Nothing jumps out except the format. A poor EPUB reader can be one problem, as can use of variable fonts. But as so often, FXL itself is a problematic format at best, with the problems multiplied when used for text-page output. It's also not InDesign's strongest feature.
One short answer is that if you must have print-replica pages, use PDF. It's what it's for and it works almost perfectly. EPUB is at its best with reflowable text content or a narrow range of "picture page" formats; exporting text pages to fixed layout is fraught with problems and usually unsatisfactory.
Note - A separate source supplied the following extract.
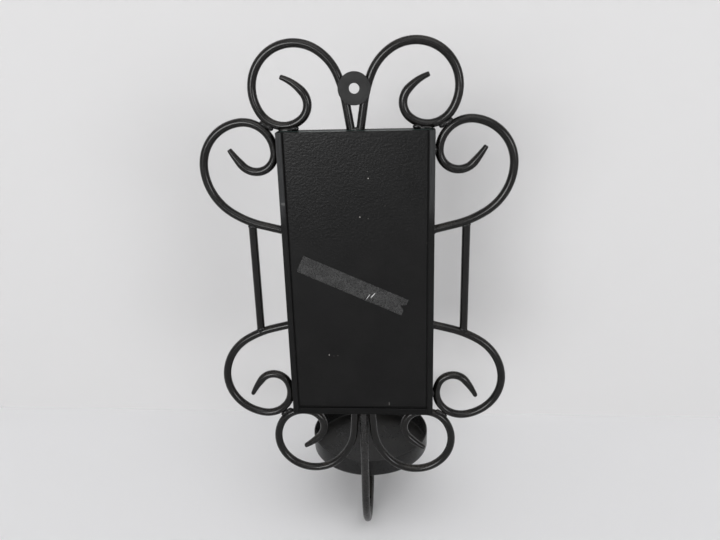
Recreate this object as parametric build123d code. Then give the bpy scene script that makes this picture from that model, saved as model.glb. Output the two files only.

The Apple viewer is somewhat nonstandard but not bad. You might try viewing the exported file on a more standard viewer such as Thorium or Calibre; if it views correctly on those, or at least loses the font problem, it narrows things down.
The fonts seem okay as a choice (not variable or otherise nonstandard). But fonts in EPUB are... a whole other area of problem. If you're using anything but the base four fonts (regular, italic, bold, bolditalic) the format and reader may not be processing them well; you can't, for example, use alternates like light or semibold or black in reflowable EPUB. (Not easily and without faults, at least.)
The only start on a solution would be to make sure your use of styles (paragraph an character) is spotless and without any spot overrides or local formatting. No matter what else it is, EPUB is absolutely reliant on technical source perfection, and things you can get away with in print (or PDF) will blow up in a digital export.
But mostly... it's likely to just be FXL's limitations, unsuitability to text documents, and InDesign's indifferent export function. A switch to PDF (if you have to have fixed pages) or reflowable EPUB (if you must have EPUB) may be the only options.